KATHMANDU, 31 July 2013 (IRIN) – Despite years of scientific advances in HIV treatment and prevention, more than two million people are newly diagnosed with HIV annually, demonstrating how community-driven approaches to prevention are still needed to curb the epidemic, experts say.
For years evidence has mounted that anti-retroviral therapy (ART) – virus-suppressing drug combinations that are the primary treatment for HIV – can also be used effectively in prevention.
However due to the complications associated with ART procurement, distribution, uptake, adherence, and potential behaviour change in patients (some studies have linked increased risk-taking behaviours in HIV patients post-treatment), a fresh local approach to implementing ART-based prevention programmes is needed, new research argues.
“Research in HIV prevention needs to get out beyond its comfort zone and meet with the people who have very different ideas about what HIV means,” Jim Pickett, the project director for Mapping Pathways, an international research and advocacy project, told IRIN.

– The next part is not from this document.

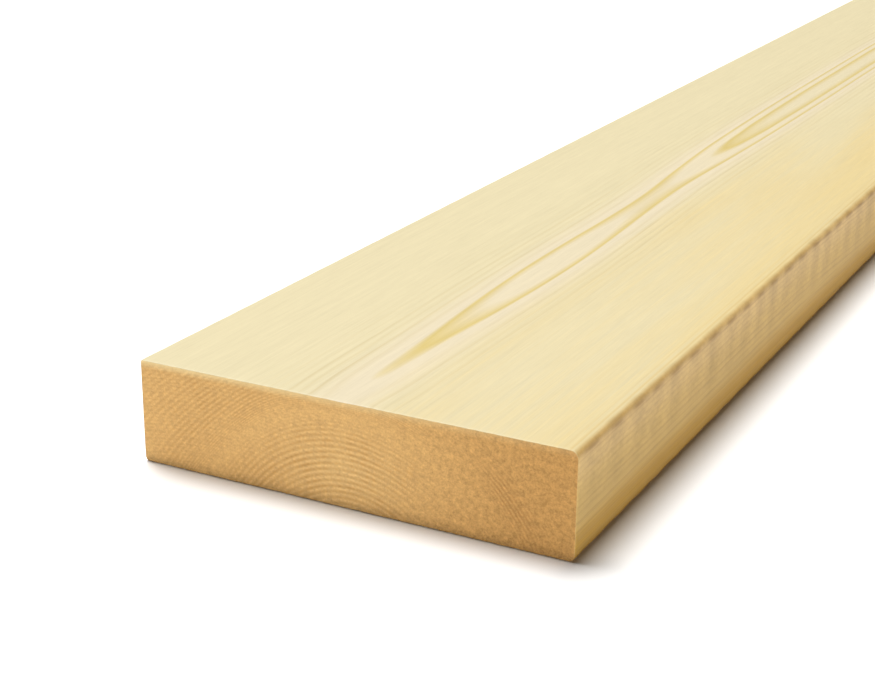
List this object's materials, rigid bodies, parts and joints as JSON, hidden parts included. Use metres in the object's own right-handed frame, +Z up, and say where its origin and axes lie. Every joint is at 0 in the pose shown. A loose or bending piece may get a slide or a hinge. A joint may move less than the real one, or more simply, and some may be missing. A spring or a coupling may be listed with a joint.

Despite international research and policy developments that have boosted awareness and popularity of
what is known as “treatment as prevention”, local-level implementation of it remains murky and piecemeal.
“We talk a lot about the results of science and figuring out how to `make it make sense’ in local contexts. But science is itself a process that should involve communities from the very beginning,” Pickett said.